What if instead of silencing or numbing that thought, you sat down like you would if you had an actual pebble in your shoe and treated your reaction with the same care and concern you have for the future of your foot? Take off the constraints, let it all fall out. Let those thoughts have their say. Pay attention to what feelings that thought is provoking in you.


So you sit still and recall the party and the relative making the comment: “You don’t know what you are talking about.”


Stay quietly with this moment. See it all in your mind. Breathe into it. Close your eyes. If it was impossible for you to be offended, what would your wisdom say about this?


Don’t try to solve it or think it into resolution. Allow your wisdom to emerge. Let your wisdom meet your experience. Slow way, way down. Breathe and ask yourself, what is really true here? Imagine your mind is a wheel slowing, slowing and coming to rest.


If you do this, slowly, slowly, you might have a thought like this: “Well, she is always reading political science books and articles. It is her hobby. She’s clearly passionate about it.” Slow down. “She does always have something interesting to say about international politics.”
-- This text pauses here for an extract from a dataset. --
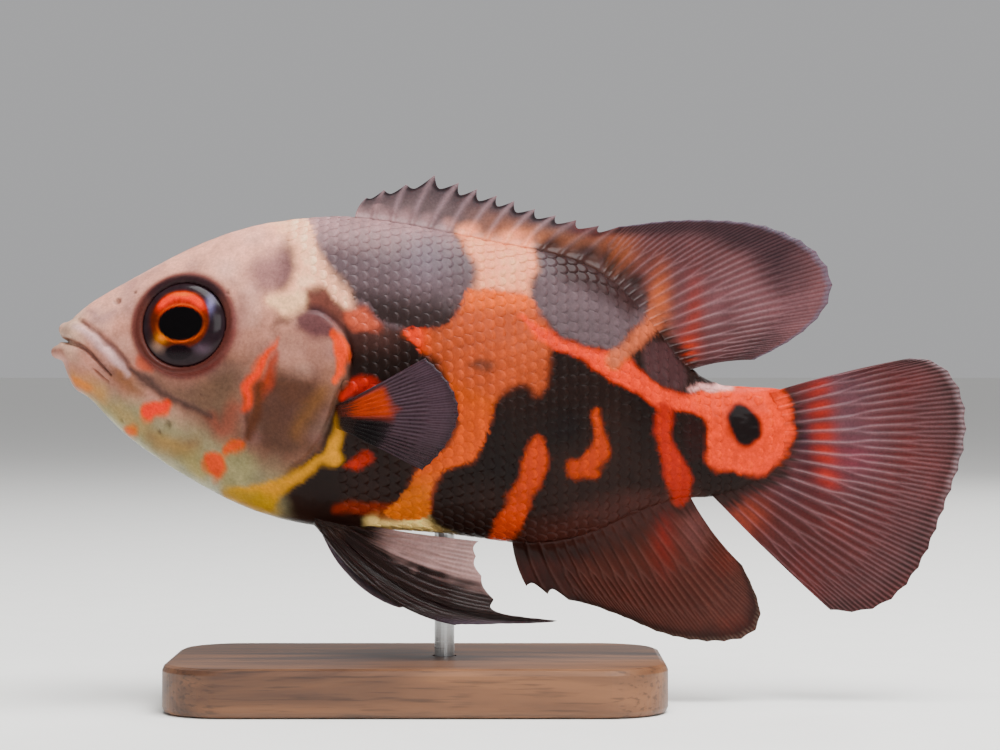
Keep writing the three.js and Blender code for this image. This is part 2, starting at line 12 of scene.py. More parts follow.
import bpy
import numpy as np
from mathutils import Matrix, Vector

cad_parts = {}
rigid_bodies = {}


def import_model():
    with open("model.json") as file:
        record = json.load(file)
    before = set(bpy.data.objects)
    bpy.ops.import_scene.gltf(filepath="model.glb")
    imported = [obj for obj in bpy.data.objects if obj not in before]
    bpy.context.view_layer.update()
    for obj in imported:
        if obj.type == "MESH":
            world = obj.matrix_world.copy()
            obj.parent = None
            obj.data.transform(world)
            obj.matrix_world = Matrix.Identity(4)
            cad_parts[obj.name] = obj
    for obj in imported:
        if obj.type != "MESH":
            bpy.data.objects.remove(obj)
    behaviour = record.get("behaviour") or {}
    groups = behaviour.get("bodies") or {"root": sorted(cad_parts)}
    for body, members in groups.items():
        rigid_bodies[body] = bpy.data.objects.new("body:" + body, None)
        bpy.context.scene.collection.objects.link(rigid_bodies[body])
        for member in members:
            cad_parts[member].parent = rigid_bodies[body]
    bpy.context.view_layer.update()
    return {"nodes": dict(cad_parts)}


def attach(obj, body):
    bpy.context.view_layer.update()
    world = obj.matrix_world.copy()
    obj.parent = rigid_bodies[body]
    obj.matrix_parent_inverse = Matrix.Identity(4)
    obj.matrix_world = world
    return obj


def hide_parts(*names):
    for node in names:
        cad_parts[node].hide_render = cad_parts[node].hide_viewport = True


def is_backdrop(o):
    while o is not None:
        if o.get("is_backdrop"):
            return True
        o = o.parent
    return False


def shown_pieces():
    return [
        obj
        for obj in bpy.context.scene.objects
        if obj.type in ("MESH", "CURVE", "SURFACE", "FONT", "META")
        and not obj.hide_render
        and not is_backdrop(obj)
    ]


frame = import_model()

# %% [markdown]
# ## Millimetres along the fish
# Two numbers place a spot on the side of the fish: s, the distance behind the tip of the lower lip, and z, the
# height above the table. One function turns such places into Blender's metres.

# %% Units and small helpers
MM = 0.001
MERGE_DISTANCE = 0.004 * MM
TOTAL_LENGTH = 115.2
LEFT, RIGHT = -1, 1
SIDES = {"left": LEFT, "right": RIGHT}


def to_metres(places):
    """Rows of (s, y, z) in millimetres as rows of (x, y, z) in metres."""
    return (np.asarray(places, float) - (TOTAL_LENGTH / 2, 0, 0)) * MM


def coordinates(obj):
    """A mesh object's vertices as rows of (x, y, z), as they are stored."""
    flat = np.empty(len(obj.data.vertices) * 3)
    obj.data.vertices.foreach_get("co", flat)
    return flat.reshape(-1, 3)


def move_vertices(obj, places):
    obj.data.vertices.foreach_set("co", to_metres(places).ravel())
    obj.data.update()


def smooth_step(low, high, value):
    share = np.clip((value - low) / (high - low), 0, 1)
    return share * share * (3 - 2 * share)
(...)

Breathe. “I have learned things from her.” Keep breathing. “I know I haven’t read nearly as much about this as she has.” And then you might laugh. “And she does talk like that to everyone. It’s just how she shows up.” Laugh more. “Really, do I need her to speak differently to me than she does to everyone else?” And you might end up laughing at the fact that, “Yeah, when did I become an expert on Eastern Europe? On that particular topic, I don’t know what I am talking about. It was a true statement and I made it personal. I made it personal. She didn't.” And you’ll feel a lightness come over you, a shift, a freedom. Not a concession, not a convincing, not a win or or a loss, but an unravelling of awareness of the ways we all use use other people to judge ourselves.


It feels a lot better than carrying around that irritating, uncomfortable pebble for days, weeks, maybe embedding for a lifetime.


As I like to say, don't believe me. Be your own experiment. Experiment with it. It might just bring you peace.